Provide nothing but the number of lines containing the string "follow".

#### [Recorded data]
'''

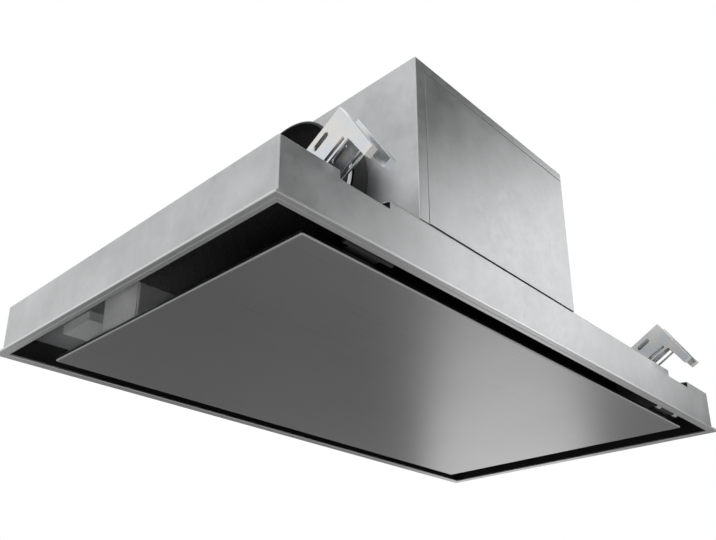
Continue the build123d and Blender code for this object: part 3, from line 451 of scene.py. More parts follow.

'''
'''

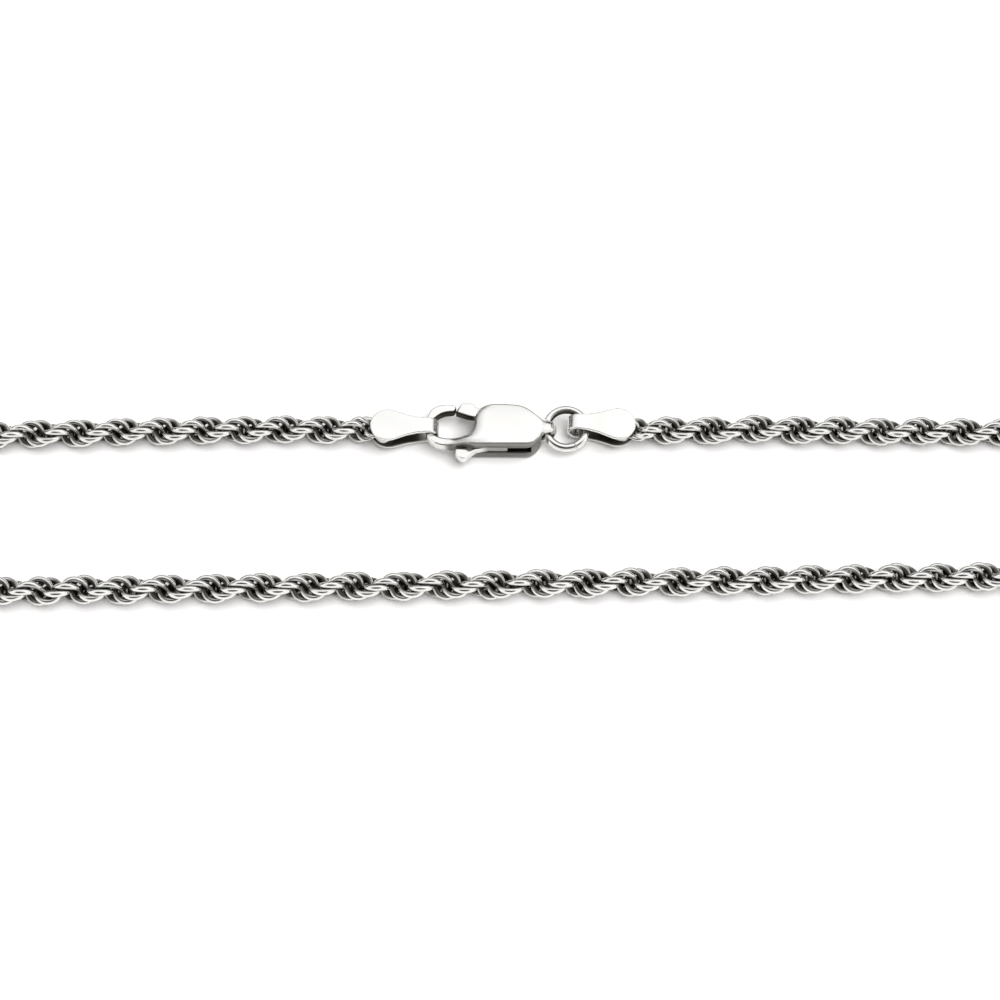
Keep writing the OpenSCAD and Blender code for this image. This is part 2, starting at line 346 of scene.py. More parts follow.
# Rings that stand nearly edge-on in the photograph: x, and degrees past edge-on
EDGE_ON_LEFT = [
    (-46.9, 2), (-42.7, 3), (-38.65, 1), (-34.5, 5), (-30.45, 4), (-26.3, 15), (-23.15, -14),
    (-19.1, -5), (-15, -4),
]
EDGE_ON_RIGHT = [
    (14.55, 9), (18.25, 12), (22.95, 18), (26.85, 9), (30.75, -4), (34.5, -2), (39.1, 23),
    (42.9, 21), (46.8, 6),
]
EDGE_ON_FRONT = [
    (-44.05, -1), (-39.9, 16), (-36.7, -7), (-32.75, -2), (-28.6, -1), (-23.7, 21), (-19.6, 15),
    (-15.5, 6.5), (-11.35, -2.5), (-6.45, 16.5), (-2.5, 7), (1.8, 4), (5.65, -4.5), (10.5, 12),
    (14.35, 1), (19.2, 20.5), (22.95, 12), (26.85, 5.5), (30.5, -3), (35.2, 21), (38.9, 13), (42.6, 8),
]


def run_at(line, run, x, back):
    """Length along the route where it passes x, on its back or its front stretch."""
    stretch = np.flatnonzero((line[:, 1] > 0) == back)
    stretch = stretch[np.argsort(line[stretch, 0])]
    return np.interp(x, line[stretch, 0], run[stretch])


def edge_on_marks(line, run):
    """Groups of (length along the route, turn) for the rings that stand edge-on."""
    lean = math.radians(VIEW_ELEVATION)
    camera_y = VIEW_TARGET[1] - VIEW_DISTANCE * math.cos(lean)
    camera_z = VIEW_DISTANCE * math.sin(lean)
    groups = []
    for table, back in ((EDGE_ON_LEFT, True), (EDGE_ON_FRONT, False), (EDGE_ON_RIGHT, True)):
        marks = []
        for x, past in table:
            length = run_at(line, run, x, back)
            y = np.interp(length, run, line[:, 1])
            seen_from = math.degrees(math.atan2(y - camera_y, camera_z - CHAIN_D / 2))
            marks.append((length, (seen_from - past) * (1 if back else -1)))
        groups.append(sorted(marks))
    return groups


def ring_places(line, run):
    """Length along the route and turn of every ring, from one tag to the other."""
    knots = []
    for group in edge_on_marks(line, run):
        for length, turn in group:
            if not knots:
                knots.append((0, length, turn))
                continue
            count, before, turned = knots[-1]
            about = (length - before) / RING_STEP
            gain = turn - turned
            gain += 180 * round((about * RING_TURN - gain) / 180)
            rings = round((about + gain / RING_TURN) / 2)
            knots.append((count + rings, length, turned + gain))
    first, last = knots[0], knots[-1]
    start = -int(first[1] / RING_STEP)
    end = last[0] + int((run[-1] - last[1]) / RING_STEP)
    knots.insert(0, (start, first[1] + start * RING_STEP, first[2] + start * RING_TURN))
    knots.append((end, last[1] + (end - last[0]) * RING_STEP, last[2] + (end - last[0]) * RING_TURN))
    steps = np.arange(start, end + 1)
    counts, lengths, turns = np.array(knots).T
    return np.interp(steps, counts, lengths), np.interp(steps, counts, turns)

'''

#### [Reply]
2